Went to a gym today cos i im helping my mate in his preparation for the British bodybuilding Championships. Looking around i noticed a lot of guys using the machine that the girls use to tighten up their groin area. Its the machine where they sit down ahave their legs spread, then they have to close together, then open...and so on...Apparentley its quite a common exercise for the guys to use. As this machine was being used for the majority of the time i was there, i decided to improvise and use the cable machine instead. Did you know it works perfectly. If you sit in the middle of the cable machine and attach a cable to each leg then you can perform exactly the same exercise. I did 3 sets of 18 reps. I cant go too heavy cos it not a muscle builder.


----------



## P-funk (Mar 29, 2006)

hip adduction is moving the legs together.
hip abduction is moving them apart.


----------



## BulkMeUp (Mar 29, 2006)

It is also called the 'Good girl. Bad girl' exercise.


----------



## CowPimp (Mar 29, 2006)

BulkMeUp said:
			
		

> It is also called the 'Good girl. Bad girl' exercise.
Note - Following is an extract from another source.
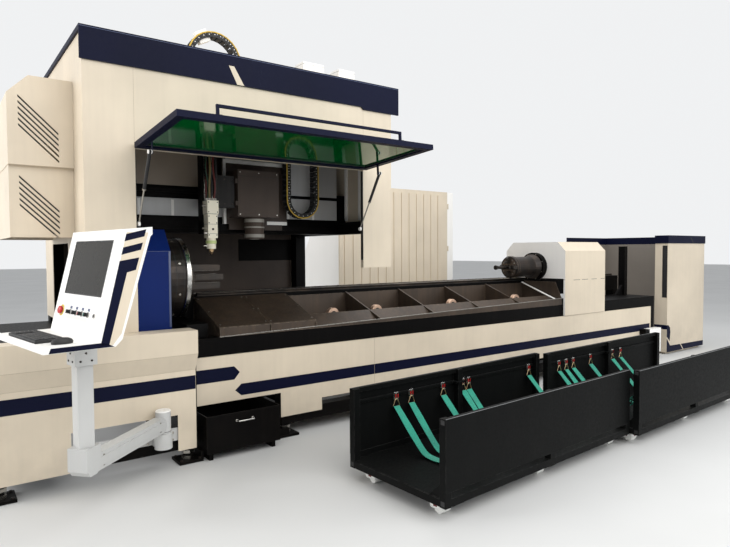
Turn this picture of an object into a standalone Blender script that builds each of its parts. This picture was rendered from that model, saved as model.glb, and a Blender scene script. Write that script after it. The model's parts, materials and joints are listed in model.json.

I've also heard the yes/no machine.  Heh.


----------



## Dale Mabry (Mar 29, 2006)

A dildo.


----------



## maxpro2 (Mar 29, 2006)

http://stephenholtfitness.com/articles/inner_thigh_lies.htm


> *Inner Thigh Machines Don't Work*
> Another factor to consider is functional anatomy. What do the inner thigh muscles actually do?
> 
> They certainly don’t do the motion that you use on the seated hip adduction machine. Do you know that there isn’t even an official term for movement of the hip in that plane - because it’s unnatural.
> ...


----------



## The13ig13adWolf (Mar 29, 2006)

please don't use those machines. waste of time IMO and everyone looks gheigh on them...


----------



## LexusGS (Mar 29, 2006)

breast pumps.


----------



## dontsurfonmytur (Mar 29, 2006)

so best way to work inner thighs is squat or legpress with feet wide and pointing outwards?


----------



## GFR (Mar 29, 2006)

My brain just exploded


----------



## CowPimp (Mar 29, 2006)

I much prefer doing lateral lunges, lateral stepups, or unilateral movements as opposed to using those machines.


----------



## Mudge (Mar 29, 2006)

The13ig13adWolf said:
			
		

> please don't use those machines. waste of time



Lots of world class lifters use those machines.


----------



## KONAN (Mar 30, 2006)

The13ig13adWolf said:
			
		

> please don't use those machines. waste of time IMO and everyone looks gheigh on them...



Hey, I sent you such a nice PM and you didnt even reply. That's not nice!


----------